#### [Raw data]
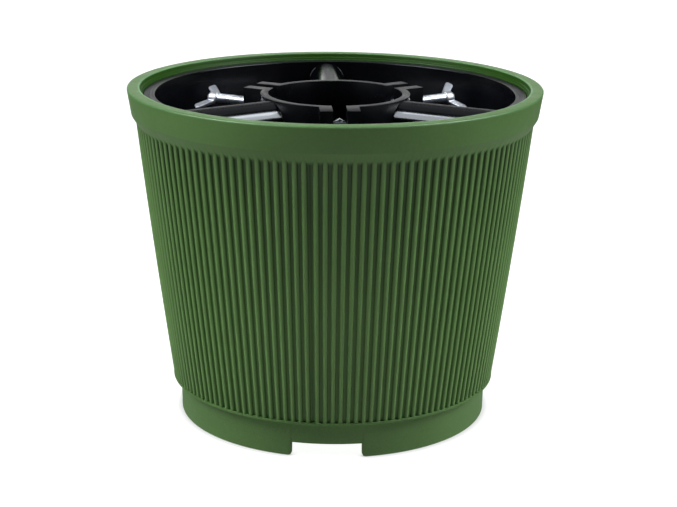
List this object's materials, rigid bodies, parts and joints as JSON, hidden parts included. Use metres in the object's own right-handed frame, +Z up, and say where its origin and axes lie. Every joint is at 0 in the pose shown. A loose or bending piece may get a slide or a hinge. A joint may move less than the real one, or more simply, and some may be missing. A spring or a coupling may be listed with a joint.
{
  "type": "christmas tree stand",
  "caption": "Ribbed round pot with a black insert whose slotted collar clamps a cut tree's trunk between wing screws",
  "frame": {"origin": "on the floor under the centre of the pot", "axes": "+Z up, -Y towards the front wing screw, +X to the right"},
  "size_m": [0.32, 0.32, 0.2589],
  "materials": {
    "green_plastic": "fine-grained satin moulded polypropylene",
    "black_plastic": "semi-gloss moulded polypropylene",
    "zinc_plate": "bright blue zinc plating"
  },
  "bodies": {
    "stand": {"pot": "green_plastic", "vessel": "black_plastic", "collar": "black_plastic", "trunk_spike": "zinc_plate", "arm_1": "black_plastic", "arm_2": "black_plastic", "arm_3": "black_plastic", "nut_1": "zinc_plate", "nut_2": "zinc_plate", "nut_3": "zinc_plate"},
    "screw_1": {"screw_1_shank": "zinc_plate"},
    "screw_2": {"screw_2_shank": "zinc_plate"},
    "screw_3": {"screw_3_shank": "zinc_plate"},
    "wing_head_1": {"screw_1_wings": "zinc_plate"},
    "wing_head_2": {"screw_2_wings": "zinc_plate"},
    "wing_head_3": {"screw_3_wings": "zinc_plate"}
  },
  "joints": [
    {"name": "screw_1_advance", "type": "slide", "parent": "stand", "child": "screw_1", "axis": [0, 1, 0], "range_m": [-0.008, 0.03]},
    {"name": "screw_1_turn", "type": "hinge", "parent": "screw_1", "child": "wing_head_1", "pos_m": [0, -0.105, 0.2384], "axis": [0, 1, 0], "range_deg": [-2304.5, 8640.5]},
    {"name": "screw_2_advance", "type": "slide", "parent": "stand", "child": "screw_2", "axis": [-0.866, -0.5, 0], "range_m": [-0.008, 0.03]},
    {"name": "screw_2_turn", "type": "hinge", "parent": "screw_2", "child": "wing_head_2", "pos_m": [0.09093, 0.0525, 0.2384], "axis": [-0.866, -0.5, 0], "range_deg": [-2304.5, 8640.5]},
    {"name": "screw_3_advance", "type": "slide", "parent": "stand", "child": "screw_3", "axis": [0.866, -0.5, 0], "range_m": [-0.008, 0.03]},
    {"name": "screw_3_turn", "type": "hinge", "parent": "screw_3", "child": "wing_head_3", "pos_m": [-0.09093, 0.0525, 0.2384], "axis": [0.866, -0.5, 0], "range_deg": [-2304.5, 8640.5]}
  ],
  "couplings": [
    {"joint": "screw_1_turn", "follows": "screw_1_advance", "rad_per_m": 5026.5},
    {"joint": "screw_2_turn", "follows": "screw_2_advance", "rad_per_m": 5026.5},
    {"joint": "screw_3_turn", "follows": "screw_3_advance", "rad_per_m": 5026.5}
  ]
}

#### [Exercise requirements]
Using the data above, repeat every line exactly.

#### [Correct response]
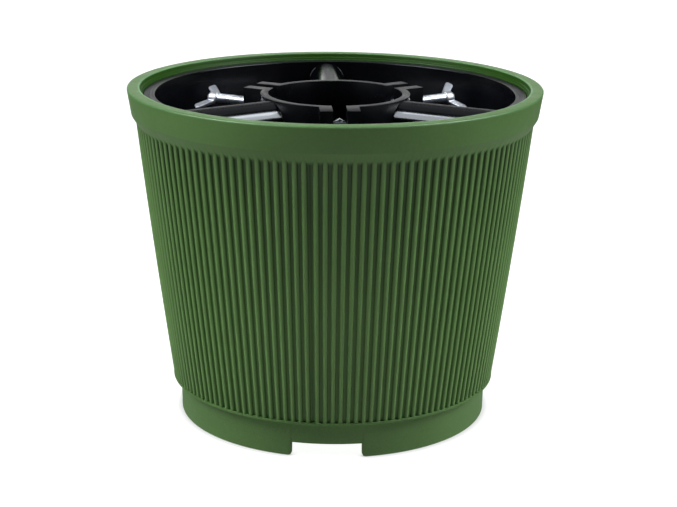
List this object's materials, rigid bodies, parts and joints as JSON, hidden parts included. Use metres in the object's own right-handed frame, +Z up, and say where its origin and axes lie. Every joint is at 0 in the pose shown. A loose or bending piece may get a slide or a hinge. A joint may move less than the real one, or more simply, and some may be missing. A spring or a coupling may be listed with a joint.
{
  "type": "christmas tree stand",
  "caption": "Ribbed round pot with a black insert whose slotted collar clamps a cut tree's trunk between wing screws",
  "frame": {"origin": "on the floor under the centre of the pot", "axes": "+Z up, -Y towards the front wing screw, +X to the right"},
  "size_m": [0.32, 0.32, 0.2589],
  "materials": {
    "green_plastic": "fine-grained satin moulded polypropylene",
    "black_plastic": "semi-gloss moulded polypropylene",
    "zinc_plate": "bright blue zinc plating"
  },
  "bodies": {
    "stand": {"pot": "green_plastic", "vessel": "black_plastic", "collar": "black_plastic", "trunk_spike": "zinc_plate", "arm_1": "black_plastic", "arm_2": "black_plastic", "arm_3": "black_plastic", "nut_1": "zinc_plate", "nut_2": "zinc_plate", "nut_3": "zinc_plate"},
    "screw_1": {"screw_1_shank": "zinc_plate"},
    "screw_2": {"screw_2_shank": "zinc_plate"},
    "screw_3": {"screw_3_shank": "zinc_plate"},
    "wing_head_1": {"screw_1_wings": "zinc_plate"},
    "wing_head_2": {"screw_2_wings": "zinc_plate"},
    "wing_head_3": {"screw_3_wings": "zinc_plate"}
  },
  "joints": [
    {"name": "screw_1_advance", "type": "slide", "parent": "stand", "child": "screw_1", "axis": [0, 1, 0], "range_m": [-0.008, 0.03]},
    {"name": "screw_1_turn", "type": "hinge", "parent": "screw_1", "child": "wing_head_1", "pos_m": [0, -0.105, 0.2384], "axis": [0, 1, 0], "range_deg": [-2304.5, 8640.5]},
    {"name": "screw_2_advance", "type": "slide", "parent": "stand", "child": "screw_2", "axis": [-0.866, -0.5, 0], "range_m": [-0.008, 0.03]},
    {"name": "screw_2_turn", "type": "hinge", "parent": "screw_2", "child": "wing_head_2", "pos_m": [0.09093, 0.0525, 0.2384], "axis": [-0.866, -0.5, 0], "range_deg": [-2304.5, 8640.5]},
    {"name": "screw_3_advance", "type": "slide", "parent": "stand", "child": "screw_3", "axis": [0.866, -0.5, 0], "range_m": [-0.008, 0.03]},
    {"name": "screw_3_turn", "type": "hinge", "parent": "screw_3", "child": "wing_head_3", "pos_m": [-0.09093, 0.0525, 0.2384], "axis": [0.866, -0.5, 0], "range_deg": [-2304.5, 8640.5]}
  ],
  "couplings": [
    {"joint": "screw_1_turn", "follows": "screw_1_advance", "rad_per_m": 5026.5},
    {"joint": "screw_2_turn", "follows": "screw_2_advance", "rad_per_m": 5026.5},
    {"joint": "screw_3_turn", "follows": "screw_3_advance", "rad_per_m": 5026.5}
  ]
}